Keputusan Kementerian Dalam Negeri saat itu, yakni menaruh kewenangan otonomi kepada provinsi dianggap masih serupa dengan sistem hierarki Hindia Belanda. Gubernur jadi memiliki fungsi ganda seperti trait d'union, yakni sebagai kepala daerah dan 'pegawai pemerintah pusat'.
"Apabila mau mendekatkan demokrasi yang bertanggung jawab kepada rakyat, sebaiknya titik berat pemerintah sendiri diletakkan kepada kabupaten. Provinsi menjadi badan koordinasi dari segala kabupaten yang berada di lingkungannya," kata Hatta lantang.
Cita-Cita Hatta dan Desentralisasi Fiskal
Argumentasi Hatta soal distribusi kekuasaan dari pemerintah pusat ke daerah mencakup banyak aspek, termasuk di dalamnya adalah pengelolaan keuangan negara. Dalam hal ini, pentingnya desentralisasi fiskal tercermin dari masih rendahnya local taxing power yang dimiliki setiap daerah.
Sebagai respons terhadap tantangan tersebut, pemerintah telah menerbitkan UU 1/2022 tentang Hubungan Keuangan Pemerintah Pusat dan Pemerintahan Daerah (HKPD). Beleid itu terbit untuk mendongkrak local taxing power, salah satunya dengan opsen perpajakan daerah antara provinsi dan kabupaten/kota.
Menteri Keuangan Sri Mulyani sempat menjelaskan bahwa pengaturan pemungutan opsen pajak diatur dalam UU HKPD guna mewujudkan sistem administrasi pajak daerah yang berjalan lebih baik, utamanya transparansi yang ikut meningkat.

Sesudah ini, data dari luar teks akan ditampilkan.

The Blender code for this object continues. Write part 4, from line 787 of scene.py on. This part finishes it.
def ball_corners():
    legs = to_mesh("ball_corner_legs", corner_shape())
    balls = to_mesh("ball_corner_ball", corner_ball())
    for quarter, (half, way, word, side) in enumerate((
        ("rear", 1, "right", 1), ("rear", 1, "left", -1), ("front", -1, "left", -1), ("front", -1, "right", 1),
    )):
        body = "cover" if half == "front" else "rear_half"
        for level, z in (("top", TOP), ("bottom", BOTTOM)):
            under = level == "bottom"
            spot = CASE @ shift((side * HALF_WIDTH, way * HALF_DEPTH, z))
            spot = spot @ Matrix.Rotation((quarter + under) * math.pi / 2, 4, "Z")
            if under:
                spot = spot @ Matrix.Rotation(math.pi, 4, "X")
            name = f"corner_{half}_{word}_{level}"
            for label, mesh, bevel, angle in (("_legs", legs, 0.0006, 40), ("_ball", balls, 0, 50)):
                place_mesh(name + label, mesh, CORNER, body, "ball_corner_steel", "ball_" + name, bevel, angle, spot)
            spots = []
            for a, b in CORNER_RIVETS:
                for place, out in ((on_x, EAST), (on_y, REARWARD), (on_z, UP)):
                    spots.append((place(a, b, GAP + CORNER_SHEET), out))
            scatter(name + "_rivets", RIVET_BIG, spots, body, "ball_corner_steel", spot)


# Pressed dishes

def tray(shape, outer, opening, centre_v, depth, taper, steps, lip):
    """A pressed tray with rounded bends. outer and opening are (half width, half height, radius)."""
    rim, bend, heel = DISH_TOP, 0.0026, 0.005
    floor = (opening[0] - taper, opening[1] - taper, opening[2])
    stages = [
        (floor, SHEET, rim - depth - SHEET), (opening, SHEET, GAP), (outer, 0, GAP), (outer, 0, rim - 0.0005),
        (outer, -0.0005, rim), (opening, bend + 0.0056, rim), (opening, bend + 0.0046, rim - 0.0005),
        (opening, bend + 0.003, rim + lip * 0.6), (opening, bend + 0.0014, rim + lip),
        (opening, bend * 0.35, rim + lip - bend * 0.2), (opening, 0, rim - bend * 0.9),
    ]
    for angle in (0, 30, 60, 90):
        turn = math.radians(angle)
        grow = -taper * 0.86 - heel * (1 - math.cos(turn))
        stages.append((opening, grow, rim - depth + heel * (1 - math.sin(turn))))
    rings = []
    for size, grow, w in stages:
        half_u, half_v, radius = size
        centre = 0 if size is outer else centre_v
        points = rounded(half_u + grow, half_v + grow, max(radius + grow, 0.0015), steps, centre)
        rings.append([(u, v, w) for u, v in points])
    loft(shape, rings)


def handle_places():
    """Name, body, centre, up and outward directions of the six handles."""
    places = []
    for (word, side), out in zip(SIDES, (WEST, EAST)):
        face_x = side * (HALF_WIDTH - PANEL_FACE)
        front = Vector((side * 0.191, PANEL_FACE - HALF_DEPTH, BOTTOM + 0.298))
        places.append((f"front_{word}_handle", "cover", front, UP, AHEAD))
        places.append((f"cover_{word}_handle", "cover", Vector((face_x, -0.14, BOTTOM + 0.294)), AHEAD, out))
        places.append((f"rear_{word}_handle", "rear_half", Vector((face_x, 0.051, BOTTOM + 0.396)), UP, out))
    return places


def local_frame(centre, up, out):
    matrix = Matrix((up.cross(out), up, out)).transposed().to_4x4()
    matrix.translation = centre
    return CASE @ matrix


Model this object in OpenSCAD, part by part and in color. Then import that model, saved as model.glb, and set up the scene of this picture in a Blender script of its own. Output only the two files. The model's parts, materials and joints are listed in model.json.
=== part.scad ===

Namun, reformasi desentralisasi fiskal diakui tak bisa kilat. Sejak zaman Hatta hingga sekarang, pemerintah terus berupaya mendorong kemandirian fiskal daerah. Keberadaan UU HKPD yang berlaku penuh pada 2024 mendatang diharapkan bisa mengharmonisasi hubungan keuangan antara pemerintah pusat dan daerah.
Hatta memang visioner. Pemikirannya nyaris 70 tahun lalu masih sangat relevan kini. Membangun keadilan fiskal bagi daerah terbukti tidak mudah. Meski begitu, sesuai kata Hatta dalam Lampau dan Datang, dibutuhkan optimisme dalam membangun pengelolaan keuangan negara yang adil.
"[Saya] percaya akan kekuatan regenerasi yang ada di dalam masyarakat kita. Bangsa kita sedang menempuh cobaan untuk merdeka dan bertanggung jawab atas nasib sendiri. Kemerdekaan telah dirasakan, tetapi tanggung jawab belum diinsyafi."